7. Versioning and Backward Compatibility

While not a strict object-oriented principle, maintaining API versioning and backward compatibility is vital in designing robust APIs. Over time, the needs of users may evolve, and new features may be required. However, breaking existing functionality can lead to issues.

• Versioning: Use versioning schemes (e.g., v1, v2) to introduce new features without disrupting existing users.

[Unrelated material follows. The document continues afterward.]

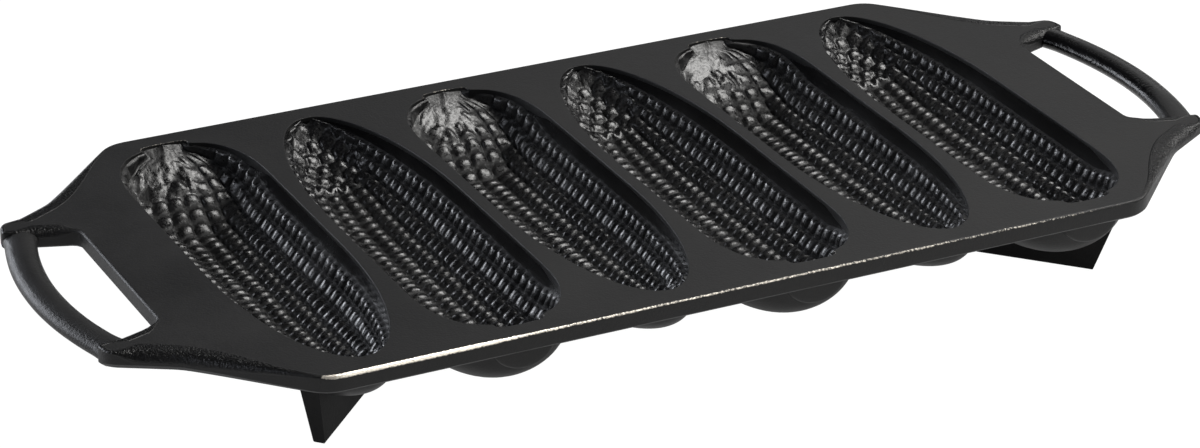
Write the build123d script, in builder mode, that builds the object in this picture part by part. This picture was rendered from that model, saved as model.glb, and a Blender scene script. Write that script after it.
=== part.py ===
from build123d import *

import os
from math import cos, degrees, hypot, pi, sin

# Cast iron corn stick pan: six cob-shaped cups in a plate, two loop handles and four blade feet.
# The real pan is one casting. It is divided here where its features meet, and every piece
# touches its neighbours face to face. Millimetres and degrees, +Z up, +X along the pan.
# The origin lies under the middle of the pan, on the level that the feet stand on.

os.makedirs("parts", exist_ok=True)

# Plate
pan_width = 164.8
plate_thickness = 5.5
top_edge_radius = 0.8
mouth_bevel = 0.4
corner_radius = 12.0
corner_overhang = 14.75

# Cups: their mouths in the plate, and their bodies below it
cup_count = 6
mouth_width = 42.5
land_width = 4.0
tip_margin = 7.4
stem_margin = 6.4
nose_length = 65.0
shoulder_length = 24.5
neck_width = 15.0
neck_length = 3.5
neck_corner_radius = 1.5
body_depth = 18.5
floor_wall = 3.3
nose_wall = 3.5
neck_wall = 2.0
stem_wall = 2.5

# Kernels on the floor of each cup, and the smooth band between them and the rim
kernel_rows = 9
kernels_in_row = 33
kernel_height = 1.4
kernel_bed = 0.7
smooth_wall_width = 9.2
smooth_wall_steps = 3

# Finger openings, and the ears beside them that carry the handles
apron_width = 21.9
opening_width = 62.4
opening_corner_radius = 3.0
ear_length = 21.0
ear_flare = 7.4
ear_end_width = 6.7
ear_root_width = 20.9
ear_root_offset = 1.9
ear_end_bevel = 0.4
ear_root_radius = 20.0
ear_outer_radius = 6.0
ear_end_radius = 1.2

# Handle bars, oval in section and bent to an arc
bar_gap = 17.2
bar_width = 9.4
bar_height = 6.0
bar_drop = 0.3
bar_bend_radius = 113.0

# Feet: blades that run inwards from the corners, at 45 degrees to the sides
foot_clearance = 5.5
foot_length = 36.0
foot_bottom_width = 3.4
foot_top_width = 6.0
foot_lean = 8.0
foot_edge_radius = 0.9
foot_side_inset = 16.8
foot_end_inset = 10.9

# Where the sections of a cup are drawn, as shares of the quarter turns of its rounded parts
neck_corner_shares = (0.0, 0.5, 1.0)
bare_shoulder_shares = (1.0, 0.87, 0.72, 0.56)
kernel_shoulder_shares = (0.38, 0.2, 0.0)
hollow_nose_shares = (0.0, 0.12, 0.24, 0.36, 0.47, 0.57, 0.66, 0.75, 0.83, 0.9, 0.95)
body_shoulder_shares = (1.0, 0.5, 0.0)
body_nose_shares = (0.0, 0.26, 0.48, 0.68, 0.84, 0.94)

# Levels and places worked out from the sizes above
cup_pitch = mouth_width + land_width
half_pitch = cup_pitch / 2
half_mouth = mouth_width / 2
half_neck = neck_width / 2
half_pan = pan_width / 2
half_opening = opening_width / 2
underside = foot_clearance + body_depth
top_face = underside + plate_thickness
hollow_depth = plate_thickness + body_depth - floor_wall
tip_y = tip_margin - half_pan
stem_y = half_pan - stem_margin
nose_y = tip_y + nose_length
shoulder_y = stem_y - neck_length - shoulder_length
end_cup_x = cup_pitch * (cup_count - 1) / 2
opening_x = end_cup_x + half_mouth + apron_width


def quarter_turns(shares):
    return [share * pi / 2 for share in shares]


def cup_sections(half_width, narrow, nose, shoulder, end, shoulder_shares, nose_shares):
    """Places along a cup from stem to tip, each with the share of the full section left there."""
    places = []
    for turn in quarter_turns(neck_corner_shares):
        width = narrow - neck_corner_radius * (1 - sin(turn))
        places.append((end - neck_corner_radius * (1 - cos(turn)), width / half_width))
    for turn in quarter_turns(shoulder_shares):
        width = narrow + (half_width - narrow) * cos(turn)
        places.append((shoulder_y + shoulder * sin(turn), width / half_width))
    for turn in quarter_turns(nose_shares):
        places.append((nose_y - nose * sin(turn), cos(turn)))
    return places


hollow_sections = cup_sections(half_mouth, half_neck, nose_length, shoulder_length, stem_y,
                               bare_shoulder_shares + kernel_shoulder_shares, hollow_nose_shares)
body_sections = cup_sections(half_pitch, half_neck + neck_wall, nose_length + nose_wall,
                             shoulder_length + neck_wall, stem_y + stem_wall,
                             body_shoulder_shares, body_nose_shares)

# The hollow's full section: a half ellipse that hangs from the top face, from rim to rim
with BuildLine(Plane.XZ):
    section_curve = EllipticalCenterArc((0, top_face), half_mouth, hollow_depth, start_angle=180, arc_size=180)
axis_point = Vector(0, 0, top_face)
row_width = (section_curve.length - 2 * smooth_wall_width) / kernel_rows
wall_step = smooth_wall_width / smooth_wall_steps


def place_on_section(along):
    """Point of the full section, at a length along it from the first rim."""
    return section_curve.position_at(along, position_mode=PositionMode.LENGTH)


def place_on_row(rows):
    """Point of the full section, a number of kernel rows along from the first."""
    return place_on_section(smooth_wall_width + rows * row_width)


row_edges = [place_on_row(row) for row in range(kernel_rows + 1)]
row_middles = [place_on_row(row + 0.5) for row in range(kernel_rows)]

# Points of the wall from a place above the top face, over the mouth's bevel, down to the kernels
wall_lengths = [mouth_bevel] + [step * wall_step for step in range(1, smooth_wall_steps)]
above_bevel = (half_mouth + 2 * mouth_bevel, 0, top_face + mouth_bevel)
last_wall = [Vector(*above_bevel)] + [place_on_section(section_curve.length - along) for along in wall_lengths]
first_wall = [Vector(-point.X, 0, point.Z) for point in last_wall]
section_points = first_wall + row_edges + last_wall[::-1]


def section_share(y):
    """Share of the full hollow that is left at a place along the cup."""
    for (high, high_share), (low, low_share) in zip(hollow_sections, hollow_sections[1:]):
        if low <= y <= high:
            return low_share + (high_share - low_share) * (y - low) / (high - low)
    return hollow_sections[-1][1]


def wall_point(full, y, rise=0):
    """A point of the full section moved to its place along the cup, and raised off the wall."""
    share = section_share(y) * (1 - rise / half_mouth)
    return axis_point + (full - axis_point) * share + Vector(0, y, 0)


# Body of a cup as a solid, before it is hollowed
with BuildPart() as cup_body:
    for y, share in body_sections:
        with BuildSketch(Plane.XZ.offset(-y)):
            with BuildLine():
                EllipticalCenterArc((0, underside), half_pitch * share, body_depth * share,
                                    start_angle=180, arc_size=180)
                Line((half_pitch * share, underside), (-half_pitch * share, underside))
            make_face()
    loft(ruled=True)

# Hollow of a cup, flat between the points of its section
with BuildPart() as hollow:
    for y, share in hollow_sections:
        with BuildSketch(Plane.XZ.offset(-y)):
            with BuildLine():
                wall = [axis_point + (point - axis_point) * share for point in section_points]
                Polyline(*[(point.X, point.Z) for point in wall], close=True)
            make_face()
    loft(ruled=True)

with BuildPart() as cup:
    add(cup_body.part)
    add(hollow.part, mode=Mode.SUBTRACT)

# Neighbouring cups lie head to tail
cup_places = [Location((cup_pitch * number - end_cup_x, 0, 0), (0, 0, 180 * (number % 2)))
              for number in range(cup_count)]

# Plate: one quarter of its outline, from the long side round the ear to the finger opening
ear_x = opening_x + ear_length
ear_y = half_opening + ear_flare
root_x = opening_x + ear_root_offset
root_y = half_opening + ear_root_width
quarter = [(end_cup_x + corner_overhang, half_pan),
           (root_x, root_y),
           (ear_x - ear_end_bevel, ear_y + ear_end_width),
           (ear_x, ear_y),
           (opening_x, half_opening)]
quarter_radii = [corner_radius, ear_root_radius, ear_outer_radius, ear_end_radius, opening_corner_radius]
right_end = quarter + [(x, -y) for x, y in reversed(quarter)]
left_end = [(-x, -y) for x, y in right_end]
end_radii = quarter_radii + quarter_radii[::-1]

with BuildPart() as top_plate:
    with BuildSketch(Plane.XY.offset(underside)):
        with BuildLine():
            FilletPolyline(*right_end, *left_end, radius=end_radii + end_radii, close=True)
        make_face()
    extrude(amount=plate_thickness)
    fillet(top_plate.faces().sort_by(Axis.Z)[-1].edges(), top_edge_radius)
    for place in cup_places:
        with Locations(place):
            add(hollow.part, mode=Mode.SUBTRACT)
top_plate.part.label = "top_plate"
export_step(top_plate.part, "parts/top_plate.step")

# Kernels: each one is a low pyramid that stands between its four corners on a thin bed.
# They start where the shoulders begin to narrow to the neck.
kernel_sections = hollow_sections[-len(kernel_shoulder_shares + hollow_nose_shares):]
first_kernel_y = kernel_sections[0][0]
last_kernel_y = kernel_sections[-1][0]
kernel_length = (first_kernel_y - last_kernel_y) / kernels_in_row
ring_places = [first_kernel_y - kernel_length * ring for ring in range(kernels_in_row)] + [last_kernel_y]
section_places = [y for y, share in kernel_sections]


def facet(*points):
    return Face(Wire.make_polygon(points, close=True))


def pyramid(corners, peak):
    return [facet(one, other, peak) for one, other in zip(corners, corners[1:] + corners[:1])]


facets = []
for near_y, far_y in zip(ring_places, ring_places[1:]):
    for start, middle, end in zip(row_edges, row_middles, row_edges[1:]):
        corners = [wall_point(start, near_y, kernel_bed), wall_point(end, near_y, kernel_bed),
                   wall_point(end, far_y, kernel_bed), wall_point(start, far_y, kernel_bed)]
        peak = wall_point(middle, (near_y + far_y) / 2, kernel_bed + kernel_height)
        facets += pyramid(corners, peak)
for near_y, far_y in zip(section_places, section_places[1:]):
    for start, end in zip(row_edges, row_edges[1:]):
        facets.append(facet(wall_point(start, near_y), wall_point(end, near_y),
                            wall_point(end, far_y), wall_point(start, far_y)))
for edge in (row_edges[0], row_edges[-1]):
    facets.append(facet(*[wall_point(edge, y, kernel_bed) for y in ring_places],
                        *[wall_point(edge, y) for y in reversed(section_places)]))
for y in (first_kernel_y, last_kernel_y):
    facets.append(facet(*[wall_point(edge, y, kernel_bed) for edge in row_edges],
                        *[wall_point(edge, y) for edge in reversed(row_edges)]))
with BuildPart() as kernels:
    add(Solid(Shell(facets)))

# Cups and kernel linings in their places, and the whole bodies that the feet are cut to
whole_bodies = []
for number, place in enumerate(cup_places, start=1):
    with BuildPart() as corn_cup:
        with Locations(place):
            add(cup.part)
    corn_cup.part.label = f"corn_cup_{number}"
    export_step(corn_cup.part, f"parts/corn_cup_{number}.step")
    with BuildPart() as kernel_lining:
        with Locations(place):
            add(kernels.part)
    kernel_lining.part.label = f"kernel_lining_{number}"
    export_step(kernel_lining.part, f"parts/kernel_lining_{number}.step")
    with BuildPart() as whole_body:
        with Locations(place):
            add(cup_body.part)
    whole_bodies.append(whole_body.part)

# Handles: an oval bar along an arc, cut off where it meets the ends of the ears
bar_x = opening_x + bar_gap + bar_width / 2
bar_z = top_face - bar_drop - bar_height / 2
bar_half_turn = degrees((ear_y + ear_end_width) / bar_bend_radius)
ear_faces = [Plane(origin=(opening_x, side * half_opening, top_face), x_dir=(ear_length, side * ear_flare, 0),
                   z_dir=(-side * ear_flare, ear_length, 0)) for side in (1, -1)]
with BuildPart() as right_handle:
    with BuildLine(Plane.XY.offset(bar_z)) as bend:
        CenterArc((bar_x - bar_bend_radius, 0), bar_bend_radius, -bar_half_turn, 2 * bar_half_turn)
    with BuildSketch(Plane(origin=bend.line @ 0, x_dir=(0, 0, 1), z_dir=bend.line % 0)):
        Ellipse(bar_height / 2, bar_width / 2)
    sweep()
    split(bisect_by=ear_faces[0], keep=Keep.BOTTOM)
    split(bisect_by=ear_faces[1], keep=Keep.TOP)
right_handle.part.label = "right_handle"
export_step(right_handle.part, "parts/right_handle.step")

with BuildPart() as left_handle:
    add(mirror(right_handle.part, about=Plane.YZ, mode=Mode.PRIVATE))
left_handle.part.label = "left_handle"
export_step(left_handle.part, "parts/left_handle.step")

# Feet: blades that narrow to a level bottom edge, with the cup above cut out of them
foot_x = end_cup_x + half_mouth - foot_end_inset
foot_y = half_pan - foot_side_inset
diagonal = hypot(1, 1)
for name, side_x, side_y in (("front_left", -1, -1), ("front_right", 1, -1),
                             ("rear_left", -1, 1), ("rear_right", 1, 1)):
    outwards = (side_x, side_y, 0)
    with BuildPart() as foot:
        with BuildSketch(Plane(origin=(side_x * foot_x, side_y * foot_y, 0), x_dir=outwards)):
            Rectangle(foot_length, foot_bottom_width, align=(Align.MAX, Align.CENTER))
        with BuildSketch(Plane(origin=(side_x * (foot_x + foot_lean / diagonal),
                                       side_y * (foot_y + foot_lean / diagonal), underside),
                               x_dir=outwards)):
            Rectangle(foot_length + foot_lean, foot_top_width, align=(Align.MAX, Align.CENTER))
        loft(ruled=True)
        fillet(foot.edges().group_by(Axis.Z)[0], foot_edge_radius)
        add(whole_bodies[0 if side_x < 0 else -1], mode=Mode.SUBTRACT)
    foot.part.label = f"foot_{name}"
    export_step(foot.part, f"parts/foot_{name}.step")

print("pan length", round(2 * (bar_x + bar_width / 2), 2), "width", pan_width, "height", round(top_face, 2))
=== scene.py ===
import math

import bmesh
import bpy
from mathutils import Matrix, Vector, noise


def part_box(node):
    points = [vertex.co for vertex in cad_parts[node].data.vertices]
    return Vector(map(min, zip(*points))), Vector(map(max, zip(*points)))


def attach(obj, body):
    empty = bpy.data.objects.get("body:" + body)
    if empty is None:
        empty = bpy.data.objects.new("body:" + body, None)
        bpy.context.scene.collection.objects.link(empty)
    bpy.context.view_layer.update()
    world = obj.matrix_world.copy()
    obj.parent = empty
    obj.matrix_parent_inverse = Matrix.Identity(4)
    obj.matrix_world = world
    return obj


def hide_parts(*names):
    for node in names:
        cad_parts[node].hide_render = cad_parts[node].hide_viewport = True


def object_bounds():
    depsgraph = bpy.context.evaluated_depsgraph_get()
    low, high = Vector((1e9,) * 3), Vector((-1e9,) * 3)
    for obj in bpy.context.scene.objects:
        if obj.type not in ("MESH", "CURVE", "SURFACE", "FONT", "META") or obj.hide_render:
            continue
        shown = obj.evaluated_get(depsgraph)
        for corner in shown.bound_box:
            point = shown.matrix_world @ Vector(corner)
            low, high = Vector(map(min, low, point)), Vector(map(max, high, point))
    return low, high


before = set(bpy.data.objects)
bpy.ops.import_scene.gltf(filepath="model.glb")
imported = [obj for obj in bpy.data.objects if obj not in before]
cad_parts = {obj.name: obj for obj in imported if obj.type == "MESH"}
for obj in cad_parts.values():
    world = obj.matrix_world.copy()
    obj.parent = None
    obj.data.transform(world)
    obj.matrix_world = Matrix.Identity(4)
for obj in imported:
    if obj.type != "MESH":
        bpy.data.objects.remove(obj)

# a cast iron corn stick pan: one casting, with a fine mesh for each node of the frame but the feet
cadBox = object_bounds()
mm = 0.001  # the frame is in metres
quarterTurn = math.pi / 2
print("stage: frame loaded")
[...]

• Deprecation Strategy: Provide clear deprecation notices and timelines for outdated API methods. This gives users time to migrate to newer versions without abruptly breaking their systems.

Conclusion

Designing robust APIs with object-oriented principles not only helps in creating maintainable and scalable systems but also ensures flexibility and ease of use for developers. By focusing on encapsulation, abstraction, inheritance, polymorphism, and composition, you can create APIs that grow and adapt to new requirements with minimal friction. Additionally, adhering to SOLID principles and ensuring proper versioning can ensure your API remains reliable and developer-friendly for years to come.